** START OF DATA SHOWN **

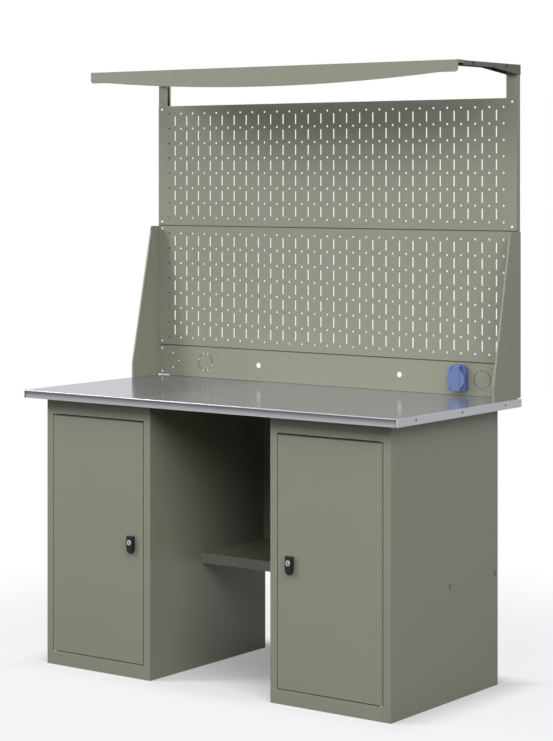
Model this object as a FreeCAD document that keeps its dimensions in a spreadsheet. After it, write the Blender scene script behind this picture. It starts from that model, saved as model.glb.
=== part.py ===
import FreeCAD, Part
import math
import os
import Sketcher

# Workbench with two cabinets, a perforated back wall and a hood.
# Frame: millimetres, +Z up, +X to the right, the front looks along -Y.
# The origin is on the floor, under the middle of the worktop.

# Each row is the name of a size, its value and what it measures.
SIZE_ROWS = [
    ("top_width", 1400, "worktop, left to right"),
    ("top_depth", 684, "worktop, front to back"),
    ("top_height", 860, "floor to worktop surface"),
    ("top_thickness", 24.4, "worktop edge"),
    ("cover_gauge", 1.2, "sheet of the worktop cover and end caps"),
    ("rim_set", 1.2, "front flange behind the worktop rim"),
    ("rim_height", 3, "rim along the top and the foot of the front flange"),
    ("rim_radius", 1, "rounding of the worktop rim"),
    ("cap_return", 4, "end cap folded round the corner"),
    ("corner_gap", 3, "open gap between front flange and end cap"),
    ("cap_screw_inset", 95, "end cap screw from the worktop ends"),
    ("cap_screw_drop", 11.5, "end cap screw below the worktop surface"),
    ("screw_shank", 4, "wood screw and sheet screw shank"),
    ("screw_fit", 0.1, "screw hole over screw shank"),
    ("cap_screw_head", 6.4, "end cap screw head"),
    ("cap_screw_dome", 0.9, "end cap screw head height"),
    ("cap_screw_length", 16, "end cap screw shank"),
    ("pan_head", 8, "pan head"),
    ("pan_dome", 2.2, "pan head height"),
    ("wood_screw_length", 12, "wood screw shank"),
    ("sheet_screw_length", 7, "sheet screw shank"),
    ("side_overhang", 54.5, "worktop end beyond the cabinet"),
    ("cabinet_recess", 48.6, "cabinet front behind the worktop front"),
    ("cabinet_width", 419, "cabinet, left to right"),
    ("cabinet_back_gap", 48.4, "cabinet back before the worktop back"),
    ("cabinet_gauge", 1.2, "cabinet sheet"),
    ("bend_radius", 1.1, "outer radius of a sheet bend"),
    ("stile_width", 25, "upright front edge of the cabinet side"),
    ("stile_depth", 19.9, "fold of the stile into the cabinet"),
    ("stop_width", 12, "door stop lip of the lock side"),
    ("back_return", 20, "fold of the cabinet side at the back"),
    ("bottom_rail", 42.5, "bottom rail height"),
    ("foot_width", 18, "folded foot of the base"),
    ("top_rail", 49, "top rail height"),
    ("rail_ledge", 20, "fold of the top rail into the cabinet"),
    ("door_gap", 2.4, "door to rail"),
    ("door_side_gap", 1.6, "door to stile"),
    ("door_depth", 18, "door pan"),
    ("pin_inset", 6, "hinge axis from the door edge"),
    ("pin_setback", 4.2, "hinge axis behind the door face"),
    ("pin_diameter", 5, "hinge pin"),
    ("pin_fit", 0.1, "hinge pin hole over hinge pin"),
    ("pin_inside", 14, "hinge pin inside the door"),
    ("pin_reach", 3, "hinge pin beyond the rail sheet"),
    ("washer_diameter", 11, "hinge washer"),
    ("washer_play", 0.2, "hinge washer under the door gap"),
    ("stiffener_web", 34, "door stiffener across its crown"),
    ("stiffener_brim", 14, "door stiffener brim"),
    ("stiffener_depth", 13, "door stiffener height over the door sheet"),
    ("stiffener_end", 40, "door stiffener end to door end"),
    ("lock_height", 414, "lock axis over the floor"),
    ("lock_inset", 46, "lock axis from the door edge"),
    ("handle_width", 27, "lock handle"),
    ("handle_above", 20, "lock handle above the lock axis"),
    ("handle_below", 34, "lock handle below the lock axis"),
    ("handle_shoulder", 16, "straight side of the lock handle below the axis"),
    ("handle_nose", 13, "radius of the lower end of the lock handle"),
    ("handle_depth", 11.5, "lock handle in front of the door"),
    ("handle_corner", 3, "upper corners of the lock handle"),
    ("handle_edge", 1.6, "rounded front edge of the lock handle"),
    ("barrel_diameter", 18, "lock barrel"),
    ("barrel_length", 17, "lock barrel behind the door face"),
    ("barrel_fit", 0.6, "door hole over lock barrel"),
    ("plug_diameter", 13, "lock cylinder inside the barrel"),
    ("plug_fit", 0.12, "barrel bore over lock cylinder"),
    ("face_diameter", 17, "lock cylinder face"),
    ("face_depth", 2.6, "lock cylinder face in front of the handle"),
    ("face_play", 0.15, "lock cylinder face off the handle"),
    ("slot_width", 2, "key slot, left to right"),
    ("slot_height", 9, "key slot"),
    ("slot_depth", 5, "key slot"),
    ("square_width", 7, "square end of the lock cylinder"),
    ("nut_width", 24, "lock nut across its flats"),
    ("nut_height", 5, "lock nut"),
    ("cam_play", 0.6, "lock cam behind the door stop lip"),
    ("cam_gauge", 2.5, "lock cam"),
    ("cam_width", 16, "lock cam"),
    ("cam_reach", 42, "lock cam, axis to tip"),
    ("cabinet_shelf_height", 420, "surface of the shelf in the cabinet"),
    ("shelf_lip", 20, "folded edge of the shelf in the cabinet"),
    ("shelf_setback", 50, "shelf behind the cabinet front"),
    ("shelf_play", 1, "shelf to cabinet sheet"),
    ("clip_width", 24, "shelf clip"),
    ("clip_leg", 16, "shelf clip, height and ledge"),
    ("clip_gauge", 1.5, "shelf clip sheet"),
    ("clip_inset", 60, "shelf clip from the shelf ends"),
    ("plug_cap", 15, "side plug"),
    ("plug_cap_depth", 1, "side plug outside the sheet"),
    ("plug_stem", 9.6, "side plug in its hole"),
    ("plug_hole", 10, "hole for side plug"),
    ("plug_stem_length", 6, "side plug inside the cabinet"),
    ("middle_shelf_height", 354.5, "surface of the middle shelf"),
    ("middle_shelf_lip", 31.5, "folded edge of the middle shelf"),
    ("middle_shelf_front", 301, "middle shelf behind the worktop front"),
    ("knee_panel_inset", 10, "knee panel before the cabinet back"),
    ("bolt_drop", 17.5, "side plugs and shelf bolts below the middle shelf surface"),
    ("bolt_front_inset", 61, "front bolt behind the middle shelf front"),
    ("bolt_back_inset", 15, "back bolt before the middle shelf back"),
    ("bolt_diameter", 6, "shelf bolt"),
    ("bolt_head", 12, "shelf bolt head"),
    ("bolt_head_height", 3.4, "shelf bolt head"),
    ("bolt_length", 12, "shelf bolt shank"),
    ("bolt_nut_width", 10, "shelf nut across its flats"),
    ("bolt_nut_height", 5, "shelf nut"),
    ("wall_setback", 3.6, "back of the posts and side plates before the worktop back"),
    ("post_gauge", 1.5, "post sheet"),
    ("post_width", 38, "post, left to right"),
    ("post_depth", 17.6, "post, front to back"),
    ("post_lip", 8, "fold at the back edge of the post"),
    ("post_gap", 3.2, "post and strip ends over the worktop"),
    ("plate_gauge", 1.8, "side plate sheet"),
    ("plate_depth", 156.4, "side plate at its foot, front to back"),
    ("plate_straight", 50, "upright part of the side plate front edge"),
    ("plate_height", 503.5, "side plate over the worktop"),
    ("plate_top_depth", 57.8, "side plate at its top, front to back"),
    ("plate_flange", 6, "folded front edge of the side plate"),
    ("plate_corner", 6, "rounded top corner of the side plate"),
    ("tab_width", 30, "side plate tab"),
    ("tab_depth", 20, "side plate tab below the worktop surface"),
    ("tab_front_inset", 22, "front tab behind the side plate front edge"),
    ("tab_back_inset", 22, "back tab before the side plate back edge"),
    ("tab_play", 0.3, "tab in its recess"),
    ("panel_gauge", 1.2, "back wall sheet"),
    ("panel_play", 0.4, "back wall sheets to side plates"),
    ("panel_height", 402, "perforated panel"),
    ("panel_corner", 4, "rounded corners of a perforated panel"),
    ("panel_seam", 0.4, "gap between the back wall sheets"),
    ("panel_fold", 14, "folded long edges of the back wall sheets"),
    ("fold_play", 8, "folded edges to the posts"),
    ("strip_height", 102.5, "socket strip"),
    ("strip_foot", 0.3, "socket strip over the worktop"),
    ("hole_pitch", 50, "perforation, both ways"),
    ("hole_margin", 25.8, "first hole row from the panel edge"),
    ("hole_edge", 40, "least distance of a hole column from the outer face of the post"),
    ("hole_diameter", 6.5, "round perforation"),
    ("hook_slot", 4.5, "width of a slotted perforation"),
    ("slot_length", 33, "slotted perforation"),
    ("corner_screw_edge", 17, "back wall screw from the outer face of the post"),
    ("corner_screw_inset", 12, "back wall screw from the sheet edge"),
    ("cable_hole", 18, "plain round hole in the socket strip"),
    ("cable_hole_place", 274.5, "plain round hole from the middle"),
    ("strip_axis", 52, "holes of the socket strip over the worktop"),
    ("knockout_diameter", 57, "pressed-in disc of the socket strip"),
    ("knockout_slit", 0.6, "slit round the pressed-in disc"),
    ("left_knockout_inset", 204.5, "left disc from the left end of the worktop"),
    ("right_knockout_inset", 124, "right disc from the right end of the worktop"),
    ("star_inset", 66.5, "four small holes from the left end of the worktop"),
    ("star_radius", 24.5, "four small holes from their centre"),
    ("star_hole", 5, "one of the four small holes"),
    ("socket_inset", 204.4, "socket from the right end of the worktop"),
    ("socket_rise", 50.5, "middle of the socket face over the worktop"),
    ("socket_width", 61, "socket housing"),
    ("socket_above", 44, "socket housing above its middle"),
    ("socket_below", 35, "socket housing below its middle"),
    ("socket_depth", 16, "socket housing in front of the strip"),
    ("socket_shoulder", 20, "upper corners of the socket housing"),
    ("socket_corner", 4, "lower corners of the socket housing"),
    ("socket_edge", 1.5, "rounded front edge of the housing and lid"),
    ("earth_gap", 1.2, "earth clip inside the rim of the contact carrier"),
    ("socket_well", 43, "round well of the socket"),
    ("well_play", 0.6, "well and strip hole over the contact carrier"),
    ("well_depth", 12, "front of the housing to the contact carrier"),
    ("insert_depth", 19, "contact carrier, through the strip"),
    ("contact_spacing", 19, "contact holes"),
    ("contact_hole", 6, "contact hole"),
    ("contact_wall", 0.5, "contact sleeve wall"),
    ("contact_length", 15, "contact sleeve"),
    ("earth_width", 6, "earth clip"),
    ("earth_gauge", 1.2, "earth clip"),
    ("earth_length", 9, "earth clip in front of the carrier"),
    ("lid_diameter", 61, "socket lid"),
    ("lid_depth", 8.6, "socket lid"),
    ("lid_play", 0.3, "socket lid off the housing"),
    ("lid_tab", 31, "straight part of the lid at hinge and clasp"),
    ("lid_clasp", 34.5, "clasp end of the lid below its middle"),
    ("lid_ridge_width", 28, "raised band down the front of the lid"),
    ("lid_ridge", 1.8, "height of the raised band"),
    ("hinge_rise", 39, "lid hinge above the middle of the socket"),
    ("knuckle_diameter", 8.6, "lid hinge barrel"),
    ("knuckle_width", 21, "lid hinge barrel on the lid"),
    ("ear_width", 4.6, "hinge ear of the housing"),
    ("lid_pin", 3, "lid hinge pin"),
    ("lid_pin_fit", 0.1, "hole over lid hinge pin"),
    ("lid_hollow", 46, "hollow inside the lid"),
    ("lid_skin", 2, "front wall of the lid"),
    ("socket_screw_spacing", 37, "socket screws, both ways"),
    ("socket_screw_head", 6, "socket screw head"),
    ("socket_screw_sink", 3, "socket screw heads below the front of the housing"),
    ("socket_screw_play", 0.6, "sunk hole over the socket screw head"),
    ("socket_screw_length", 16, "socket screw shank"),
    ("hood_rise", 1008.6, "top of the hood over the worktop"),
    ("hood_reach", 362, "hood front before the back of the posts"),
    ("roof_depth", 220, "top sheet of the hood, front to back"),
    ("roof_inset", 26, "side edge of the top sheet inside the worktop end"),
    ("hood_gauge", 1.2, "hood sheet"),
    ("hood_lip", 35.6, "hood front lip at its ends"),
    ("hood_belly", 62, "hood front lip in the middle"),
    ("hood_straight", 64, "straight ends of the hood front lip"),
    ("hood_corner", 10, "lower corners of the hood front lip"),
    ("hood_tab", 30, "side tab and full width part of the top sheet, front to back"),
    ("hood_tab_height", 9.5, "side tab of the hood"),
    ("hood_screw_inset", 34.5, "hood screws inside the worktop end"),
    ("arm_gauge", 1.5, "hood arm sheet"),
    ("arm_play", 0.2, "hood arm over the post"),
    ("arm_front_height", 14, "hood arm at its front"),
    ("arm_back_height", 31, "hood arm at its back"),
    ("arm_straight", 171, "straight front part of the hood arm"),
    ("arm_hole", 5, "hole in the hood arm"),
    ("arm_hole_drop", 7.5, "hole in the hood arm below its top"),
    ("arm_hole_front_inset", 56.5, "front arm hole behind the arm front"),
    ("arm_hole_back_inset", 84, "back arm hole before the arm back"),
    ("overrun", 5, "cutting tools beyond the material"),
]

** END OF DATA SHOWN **

→ **DIRECTIONS**:
Return the lines above precisely as they appear, beginning at the first line and ending at the line with "import Sketcher", and nothing after it.

→ **RESPONSE**:
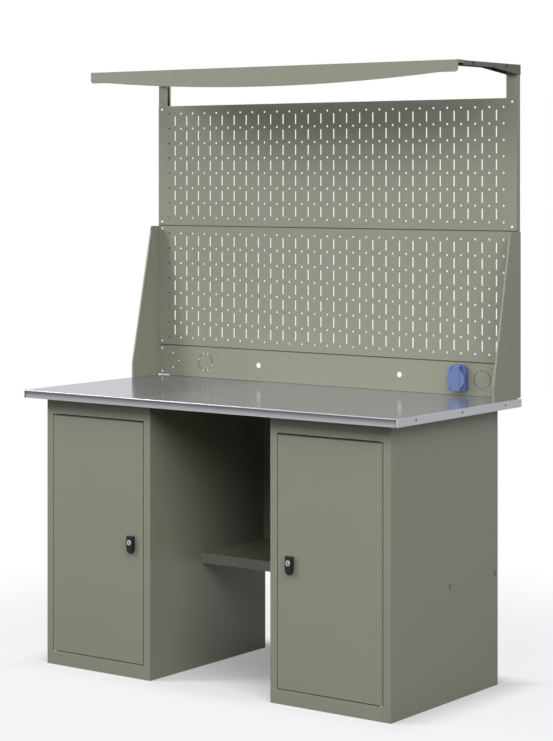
Model this object as a FreeCAD document that keeps its dimensions in a spreadsheet. After it, write the Blender scene script behind this picture. It starts from that model, saved as model.glb.
=== part.py ===
import FreeCAD, Part
import math
import os
import Sketcher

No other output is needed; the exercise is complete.